First, we must understand there is no limit to which we are to forgive. We don’t get to decide who is worthy of forgiveness and who is not. Despite what they have done or may do scripture is clear we are to forgive those who hurt us. Where does this lead us to when it comes to forgiving AND forget?

Matthew 18:21-22 says, “Then Peter came to Jesus and asked, “Lord, how many times shall I forgive my brother who sins against me? Up to seven times?” Jesus answered, “I tell you, not just seven times, but seventy-seven times!

Peter asked Jesus if forgiveness was to be offered seven times. The Jewish rabbis at the time taught that forgiving someone more than three times was unnecessary, citing Amos 1:3-13 where God forgave Israel’s enemies three times, then punished them. 

When Jesus responded that forgiveness if offered four hundred and ninety times, far beyond that which Peter was proposing, it must have stunned the disciples who were listening. Although they had been with Jesus for some time, they were still thinking in the limited terms of the law (because they were under the law because Jesus didn’t go to the cross yet) rather than in the unlimited terms of grace.

Christians are only capable of this type of forgiving spirit because the Spirit of God lives within us. It is He who provides the ability to offer forgiveness over and over, just as God forgives us over and over.

This makes it clear that if God forgave the enormous debt of sin against a holy God, how much more should we be eager to forgive those who sin against us, who are just as sinful as they?

forgive and forget

Yet the question we still consider is: Are we supposed to forgive and forget?

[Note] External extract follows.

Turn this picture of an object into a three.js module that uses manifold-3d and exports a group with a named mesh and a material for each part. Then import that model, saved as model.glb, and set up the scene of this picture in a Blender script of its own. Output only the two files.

Forgiveness is not an emotion.

There are things that happen to all of us in this life that can deeply hurt us. The emotions and feelings that arise in times of pain will take time to heal. It’s a process.

However, forgiveness is an act of love and mercy that God has called us to, and the Holy Spirit anoints us to do.

Forgiveness makes way for healing to come.

Forgiveness opens your heart to the Father, abiding in His love that gives a place for your pain to heal so that you don’t give way for bitterness to grow in your heart.

Don’t confuse forgiveness for feeling good about what happened because feelings can take time to heal.

Forgiveness is not forgetting. Therefore, we do not forgive and forget. We forget, leave behind, our pain to keep it in its proper place.

To answer the question, should you forgive and forget let’s look to Paul. Paul shares in Philippians 3:13-14 that he forgets the past and things behind him and reaches for things set before him.

Paul doesn’t forget that he stirred up a mob that killed Stephen. He keeps his past in his past.

To forget is to receive forgiveness and not allow your past to dictate your present or run your future.

Forgiveness is not trusting nor is it ignoring an offense.

Forgiveness is simply the release of debt. We are releasing someone of debt. To forgive and forget doesn’t mean we don’t remember or try to act like we don’t care anymore.

Releasing someone of their debt says, “I am going to give you what you don’t deserve. You don’t owe me anything”

God is the only one who can avenge. He is the judge.

Romans 12:19, “Beloved, never avenge yourselves, but leave it  to the wrath of God, for it is written, “Vengeance is mine, I will repay, says the Lord.”

Jesus paid our debt that was owed. There was no way for us to repay God for our debt. God so loved us that He sent Jesus  and in that He forgave us of our debt. 

Forgiving others starts with receiving forgiveness from Jesus.

Within the Lord’s prayer, Mathew 6:12, Jesus says, “and forgive us our debts,as we also have forgiven our debtors.”

You don’t have to wonder if you need to forgive and forget. You know that’s it’s an important piece to your healing process to release the debt.